Parte da mimese com o cinema “mudo”, da época (o filme de Sedgwick, The Cameraman, com Buster Keaton, é citado textual/visualmente, e data de 1928, e a autora explica, em várias entrevistas, como a de Ramon Vitral, como usou um filme do realizador brasileiro Mário Peixoto), está presente na opção da autora em apresentar quase toda a narrativa sem recurso à matéria verbal “no presente”, isto é, sob a forma de balões de fala misturados nas vinhetas. Quando surge matéria verbal, é as mais das vezes parte da imagem (quando “lemos” anúncios, letreiros, notícias, cartazes de rua, montras, etc.); se se trata de diálogos, surgirá isolado, a letras brancas, numa vinheta a preto, tal qual as legendas do cinema mudo. Apenas no fecho, e em meras três frases, surgem balões, tal como nas tais páginas da manipulação da caixa, “desencaixando” então essas cenas de toda a outra narrativa “antiga”.

Há, quanto a nós, duas grandes conquistas efectivadas pela emergência das vozes feministas (não apenas “femininas”) na banda desenhada, operadas na década de 1970 acima de tudo, nos Estados Unidos e França. Em primeiro lugar, houve a conquista da recentralização da atenção e do olhar sobre o próprio corpo da mulher, um olhar autobiográfico que o desligava totalmente de idealizações tradicionais (virginal ou carnal, mãe ou amante, santa ou puta) para a tornar um efectivo e mutável corpo humano. Aline Kominsky e Claire Brétecher seriam as duas grandes percusoras dessa estratégia, e Marjane Satrapi – uma das influências-chave para que a ilustradora profissional Luli Penna fosse “arrastada” para o campo da banda desenhada – empregará idênticos instrumentos em Persepolis.
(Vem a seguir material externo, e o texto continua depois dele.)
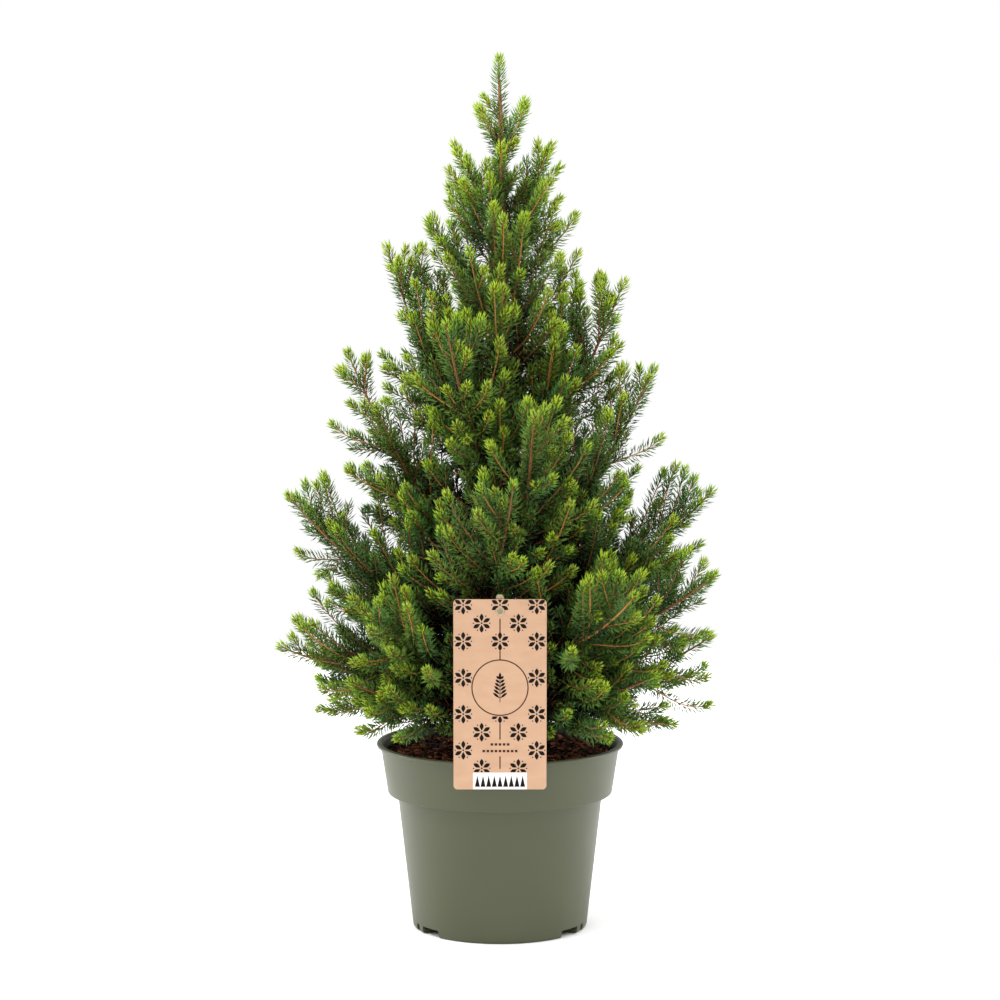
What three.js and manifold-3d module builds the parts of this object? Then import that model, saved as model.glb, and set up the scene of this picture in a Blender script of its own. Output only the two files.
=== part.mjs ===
// Dwarf spruce in a nursery pot: pot, potting mix, label on a stake, trunk, boughs and foliage masses.
// Millimetres, +Z up, origin at the centre of the pot's flat underside. +X is right and -Y is the front.
import * as THREE from "three";
import { mergeVertices } from "three/addons/utils/BufferGeometryUtils.js";
import Module from "manifold-3d";

const wasm = await Module();
wasm.setup();

// ---------------------------------------------------------------- driving dimensions

const GAP = 0.35; // air between neighbouring pieces
const UP = new THREE.Vector3(0, 0, 1);

const pot = {
  height: 143.6,
  wall: 1.8,
  footRadius: 65.4,
  footEdge: 2.4, // rise of the eased edge round the foot
  bodyFootRadius: 67.4,
  bodyTopRadius: 79,
  bandFoot: 104.6, // height of the band's underside
  bandFootRadius: 86.4,
  bandTopRadius: 91.9,
  lipRadius: 95,
  lipDepth: 2.6,
  floor: 3.2,
  sides: 32,
};

// Drainage openings through the foot of the wall, as angles from the front or back centre line.
const drain = { height: 6, depth: 14, spans: [[44, 61], [66, 70.4]] };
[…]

Penna dispensa, de certa forma, essa exploração “à flor da pele”, mas não deixa de a tornar presente em Sem dó de modos oblíquos: a atenção para com os anúncios de moda feminina, os sonhos de Lola, os papéis “femininos” de bordar, servir, ser-se subserviente para com a família patriarcal, os favores e atenção do patrão para com ela, que adivinha outra linha possível de desenlace, etc. Essa atenção seria também influente em autores homens (veja-se Fabrice Neaud ou Marco Mendes), mas continuaria a fazer parte da tal écriture.

Em segundo lugar, temos a tematização dos desafios e lutas sociais das mulheres através da construção consciente de narrativas em torno precisamente dos papéis que as mulheres desenpenham na sociedade – sejam aqueles que lhes são impostos (a parte substancial de Sem dó, aliás aquela que é dirigida pelo próprio título) sejam as que de tornam o desejo de conquista (aqui metaforizado no movimento do cinema e no amor livre com o homem). Poder-se-ia argumentar, in extremis, que o trabalho de autoras que não exploram “questões femininas” é igualmente uma conquista do feminismo, já que na sua complexidade, diversidade e interseccionalidade, o ser-se livre para explorar qualquer tema ou género literário-visual é também fruto dessa conquista de liberdade. Daí a tal “irritação” em se identificar essa inscrição a qualquer momento, sem se perceber se essa é ou não uma opção livre e informada das autoras ou autores em questão. Dito isto, a verificação da sua presença, nas mais diversas formas, é igualmente importante, e é essa presença clara que nos leva a ir fazendo esta interpretação do projecto de Penna.
Nota final: agradecimentos à autora, pela oferta do seu livro.